OBS software cost is zero, but production architecture still requires planning. If you need fast managed deployment and procurement path, evaluate AWS Marketplace listing. If you need infrastructure ownership, compliance control, and self-managed cost structure, evaluate self-hosted streaming solution.

A practical strategy is phased: start with lean setup, validate demand and reliability, then expand infrastructure where business impact justifies it.

Budget planning should follow measurable quality targets and clear ownership.

FAQ

Is OBS 100 percent free forever?

OBS Studio core software is free to use. Your broader production costs depend on hardware, internet, and workflow complexity.

Do I need to pay for OBS plugins?

Many plugins are free, some tools around OBS are paid. Evaluate each addition by operational value and maintenance risk.

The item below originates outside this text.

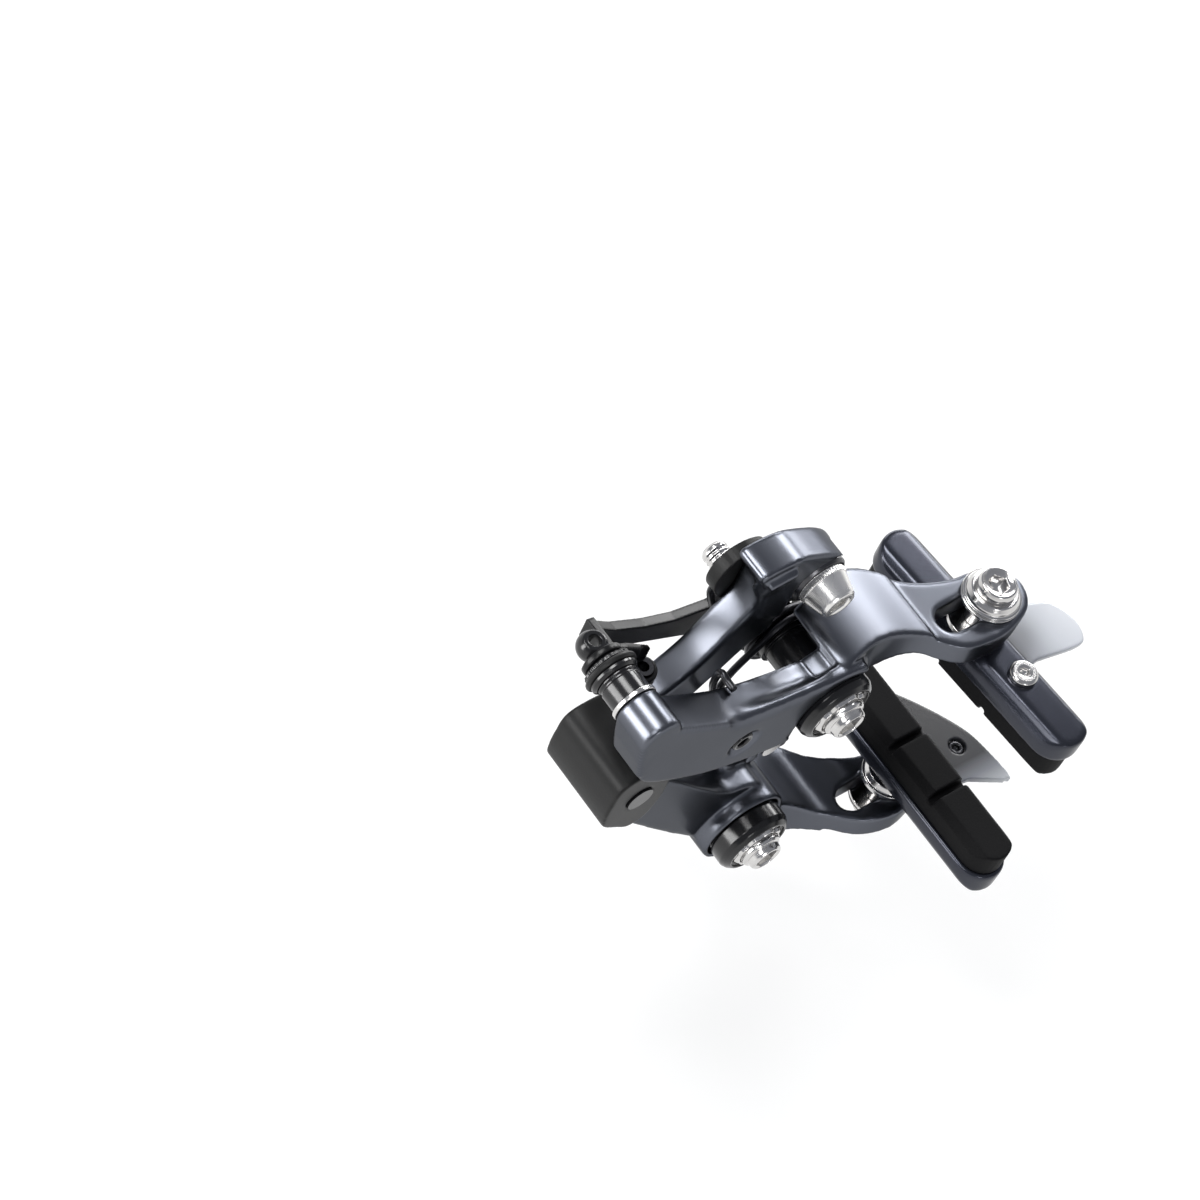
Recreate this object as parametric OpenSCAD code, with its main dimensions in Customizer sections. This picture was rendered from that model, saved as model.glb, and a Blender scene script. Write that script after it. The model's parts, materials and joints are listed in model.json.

Can I use OBS for commercial streams?

Yes, OBS is widely used in commercial creator and event workflows. Process maturity determines results more than software price.

If OBS is free, why do some teams still pay for other tools?

Paid tools may reduce setup time or provide managed support. Teams choose based on speed, control, and operational ownership model.

Is OBS enough for multi-platform streaming?

For small setups, yes. At scale, dedicated routing/fan-out workflows usually improve stability and reduce local machine load.

What is the first thing to optimize in OBS?

Audio clarity and stream stability. Viewers forgive moderate visual compromise faster than clipped voice or buffering spikes.

When should I migrate beyond OBS-only architecture?

When reliability, monetization, or compliance goals demand structured delivery layers and predictable operational control.

Is OBS free on Windows, macOS, and Linux?

Yes, OBS Studio is available across major desktop platforms without core license fees. Platform-specific setup differences still apply.

Does “free OBS” mean I do not need tests before going live?

No. Testing is mandatory for quality. Free license reduces software cost, not incident risk.

Can OBS replace a full video platform?

OBS is excellent for production, but not always enough for routing, playback governance, and business-layer controls at scale.